### Problem requirements:
Copy out all of the material, matching it word for word.

+ + + +

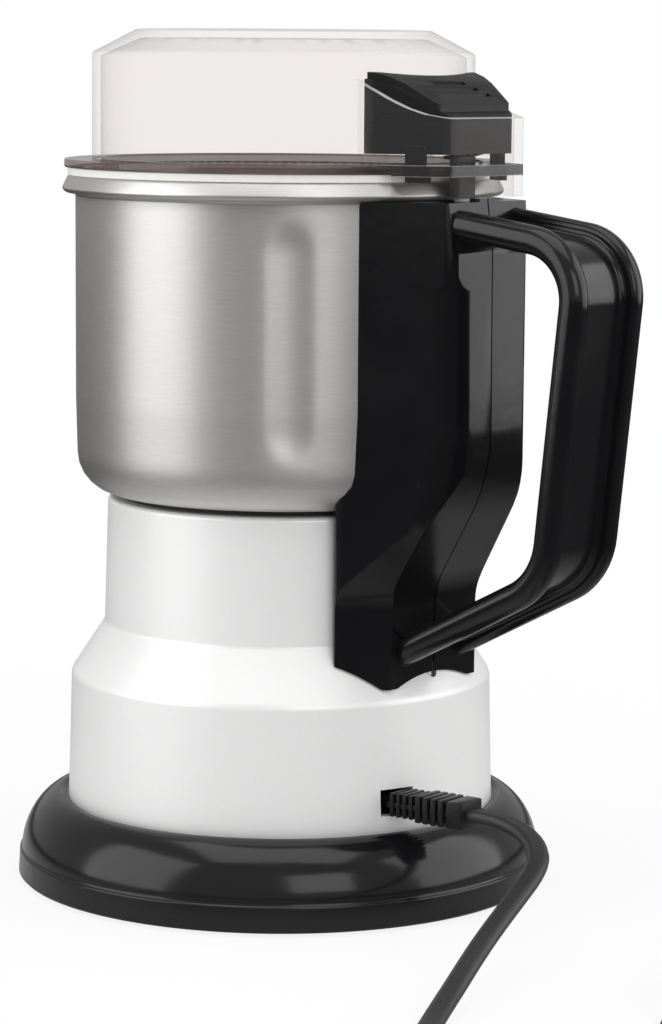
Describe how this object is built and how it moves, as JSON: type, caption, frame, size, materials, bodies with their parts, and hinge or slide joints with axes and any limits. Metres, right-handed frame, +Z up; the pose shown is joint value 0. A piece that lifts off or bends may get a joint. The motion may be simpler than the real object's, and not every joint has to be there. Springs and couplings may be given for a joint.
{
  "type": "electric spice grinder",
  "caption": "Upright spice grinder: lift-off steel jar with a side handle on a motor base, and a clear lid with a sloping press button.",
  "frame": {"origin": "on the standing plane, on the common axis of the motor, the jar and the lid", "axes": "+Z up; +X from the axis towards the handle"},
  "size_m": [0.2855, 0.1753, 0.216],
  "materials": {
    "black_gloss": "gloss moulded black plastic",
    "silver_paint": "satin silver-white paint on a moulded shell",
    "steel_brushed": "steel brushed round its circumference",
    "clear_plastic": "clear plastic with a faint smoke tint",
    "white_rubber": "translucent white silicone",
    "black_rubber": "soft black rubber",
    "button_black": "fine-textured black plastic",
    "cord_black": "smooth satin black cord cover",
    "base_black": "textured black plastic",
    "steel_bright": "bright steel",
    "zinc": "bright zinc plate",
    "core_steel": "bare stacked steel sheets",
    "copper_wire": "lacquered copper wire",
    "copper": "turned copper bars",
    "bronze": "sintered bronze",
    "natural_plastic": "natural moulded plastic",
    "brown_plastic": "brown heat-resistant plastic",
    "grey_plastic": "dark grey plastic",
    "carbon": "pressed carbon",
    "spring_steel": "bright spring wire",
    "lead_red": "insulated wire",
    "seal_red": "red-brown silicone"
  },
  "bodies": {
    "base": {"base_ring": "black_gloss", "base_plate": "base_black", "rubber_foot": "black_rubber", "base_screws": "zinc", "motor_housing": "silver_paint", "seat_ring": "black_rubber", "stator_core": "core_steel", "field_coils": "copper_wire", "upper_bracket": "zinc", "lower_bracket": "zinc", "upper_bearing": "bronze", "lower_bearing": "bronze", "brush_holders": "brown_plastic", "carbon_brushes": "carbon", "brush_springs": "spring_steel", "motor_screws": "zinc", "mount_screws": "zinc", "microswitch": "grey_plastic", "switch_screws": "zinc", "inner_leads": "lead_red", "strain_relief": "button_black", "supply_cord": "cord_black", "cord_coil": "cord_black", "cord_tail": "cord_black", "plug_body": "cord_black", "plug_pins": "steel_bright"},
    "rotor": {"motor_shaft": "steel_bright", "armature_core": "core_steel", "armature_winding": "copper_wire", "commutator": "copper", "cooling_fan": "natural_plastic", "drive_coupling": "base_black"},
    "switch_pin": {"switch_pin": "natural_plastic"},
    "jar": {"grinding_bowl": "steel_brushed", "bowl_bush": "base_black", "bush_nut": "zinc", "shaft_seal": "seal_red", "bowl_studs": "steel_bright", "stud_nuts": "zinc", "handle_right": "black_gloss", "handle_left": "black_gloss", "handle_screws": "zinc", "rod_spring": "spring_steel"},
    "blade": {"blade_shaft": "steel_bright", "blade_washer": "steel_bright", "cutting_blade": "steel_bright", "blade_nut": "steel_bright", "driven_coupling": "base_black"},
    "push_rod": {"push_rod": "natural_plastic"},
    "lid": {"lid_cover": "clear_plastic", "lid_gasket": "white_rubber", "button_spring": "spring_steel"},
    "button": {"lid_button": "button_black"}
  },
  "joints": [
    {"name": "rotor_spin", "type": "hinge", "parent": "base", "child": "rotor", "pos_m": [0, 0, 0], "axis": [0, 0, 1], "continuous": true},
    {"name": "switch_press", "type": "slide", "parent": "base", "child": "switch_pin", "axis": [0, 0, -1], "range_m": [0, 0.0025], "stiffness_N_per_m": 80, "springref_m": -0.003},
    {"name": "jar_lift", "type": "slide", "parent": "base", "child": "jar", "axis": [0, 0, 1], "range_m": [0, 0.06]},
    {"name": "blade_spin", "type": "hinge", "parent": "jar", "child": "blade", "pos_m": [0, 0, 0.1], "axis": [0, 0, 1], "continuous": true},
    {"name": "rod_press", "type": "slide", "parent": "jar", "child": "push_rod", "axis": [0, 0, -1], "range_m": [0, 0.0025], "stiffness_N_per_m": 500, "springref_m": -0.003, "deforming": ["rod_spring"]},
    {"name": "lid_lift", "type": "slide", "parent": "jar", "child": "lid", "axis": [0, 0, 1], "range_m": [0, 0.05]},
    {"name": "button_press", "type": "slide", "parent": "lid", "child": "button", "axis": [0, 0, -1], "range_m": [0, 0.0025], "stiffness_N_per_m": 600, "springref_m": -0.003, "deforming": ["button_spring"]}
  ],
  "couplings": [
    {"joint": "blade_spin", "follows": "rotor_spin", "ratio": 1},
    {"joint": "rod_press", "follows": "button_press", "ratio": 1},
    {"joint": "switch_press", "follows": "button_press", "ratio": 1}
  ]
}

+ + + +

### Correct result:
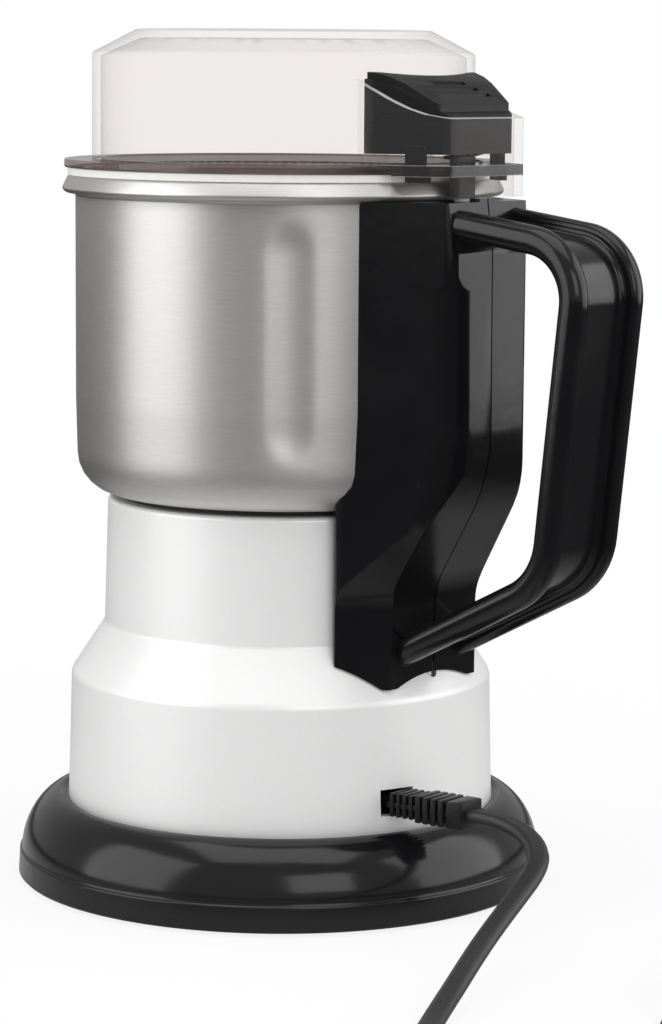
Describe how this object is built and how it moves, as JSON: type, caption, frame, size, materials, bodies with their parts, and hinge or slide joints with axes and any limits. Metres, right-handed frame, +Z up; the pose shown is joint value 0. A piece that lifts off or bends may get a joint. The motion may be simpler than the real object's, and not every joint has to be there. Springs and couplings may be given for a joint.
{
  "type": "electric spice grinder",
  "caption": "Upright spice grinder: lift-off steel jar with a side handle on a motor base, and a clear lid with a sloping press button.",
  "frame": {"origin": "on the standing plane, on the common axis of the motor, the jar and the lid", "axes": "+Z up; +X from the axis towards the handle"},
  "size_m": [0.2855, 0.1753, 0.216],
  "materials": {
    "black_gloss": "gloss moulded black plastic",
    "silver_paint": "satin silver-white paint on a moulded shell",
    "steel_brushed": "steel brushed round its circumference",
    "clear_plastic": "clear plastic with a faint smoke tint",
    "white_rubber": "translucent white silicone",
    "black_rubber": "soft black rubber",
    "button_black": "fine-textured black plastic",
    "cord_black": "smooth satin black cord cover",
    "base_black": "textured black plastic",
    "steel_bright": "bright steel",
    "zinc": "bright zinc plate",
    "core_steel": "bare stacked steel sheets",
    "copper_wire": "lacquered copper wire",
    "copper": "turned copper bars",
    "bronze": "sintered bronze",
    "natural_plastic": "natural moulded plastic",
    "brown_plastic": "brown heat-resistant plastic",
    "grey_plastic": "dark grey plastic",
    "carbon": "pressed carbon",
    "spring_steel": "bright spring wire",
    "lead_red": "insulated wire",
    "seal_red": "red-brown silicone"
  },
  "bodies": {
    "base": {"base_ring": "black_gloss", "base_plate": "base_black", "rubber_foot": "black_rubber", "base_screws": "zinc", "motor_housing": "silver_paint", "seat_ring": "black_rubber", "stator_core": "core_steel", "field_coils": "copper_wire", "upper_bracket": "zinc", "lower_bracket": "zinc", "upper_bearing": "bronze", "lower_bearing": "bronze", "brush_holders": "brown_plastic", "carbon_brushes": "carbon", "brush_springs": "spring_steel", "motor_screws": "zinc", "mount_screws": "zinc", "microswitch": "grey_plastic", "switch_screws": "zinc", "inner_leads": "lead_red", "strain_relief": "button_black", "supply_cord": "cord_black", "cord_coil": "cord_black", "cord_tail": "cord_black", "plug_body": "cord_black", "plug_pins": "steel_bright"},
    "rotor": {"motor_shaft": "steel_bright", "armature_core": "core_steel", "armature_winding": "copper_wire", "commutator": "copper", "cooling_fan": "natural_plastic", "drive_coupling": "base_black"},
    "switch_pin": {"switch_pin": "natural_plastic"},
    "jar": {"grinding_bowl": "steel_brushed", "bowl_bush": "base_black", "bush_nut": "zinc", "shaft_seal": "seal_red", "bowl_studs": "steel_bright", "stud_nuts": "zinc", "handle_right": "black_gloss", "handle_left": "black_gloss", "handle_screws": "zinc", "rod_spring": "spring_steel"},
    "blade": {"blade_shaft": "steel_bright", "blade_washer": "steel_bright", "cutting_blade": "steel_bright", "blade_nut": "steel_bright", "driven_coupling": "base_black"},
    "push_rod": {"push_rod": "natural_plastic"},
    "lid": {"lid_cover": "clear_plastic", "lid_gasket": "white_rubber", "button_spring": "spring_steel"},
    "button": {"lid_button": "button_black"}
  },
  "joints": [
    {"name": "rotor_spin", "type": "hinge", "parent": "base", "child": "rotor", "pos_m": [0, 0, 0], "axis": [0, 0, 1], "continuous": true},
    {"name": "switch_press", "type": "slide", "parent": "base", "child": "switch_pin", "axis": [0, 0, -1], "range_m": [0, 0.0025], "stiffness_N_per_m": 80, "springref_m": -0.003},
    {"name": "jar_lift", "type": "slide", "parent": "base", "child": "jar", "axis": [0, 0, 1], "range_m": [0, 0.06]},
    {"name": "blade_spin", "type": "hinge", "parent": "jar", "child": "blade", "pos_m": [0, 0, 0.1], "axis": [0, 0, 1], "continuous": true},
    {"name": "rod_press", "type": "slide", "parent": "jar", "child": "push_rod", "axis": [0, 0, -1], "range_m": [0, 0.0025], "stiffness_N_per_m": 500, "springref_m": -0.003, "deforming": ["rod_spring"]},
    {"name": "lid_lift", "type": "slide", "parent": "jar", "child": "lid", "axis": [0, 0, 1], "range_m": [0, 0.05]},
    {"name": "button_press", "type": "slide", "parent": "lid", "child": "button", "axis": [0, 0, -1], "range_m": [0, 0.0025], "stiffness_N_per_m": 600, "springref_m": -0.003, "deforming": ["button_spring"]}
  ],
  "couplings": [
    {"joint": "blade_spin", "follows": "rotor_spin", "ratio": 1},
    {"joint": "rod_press", "follows": "button_press", "ratio": 1},
    {"joint": "switch_press", "follows": "button_press", "ratio": 1}
  ]
}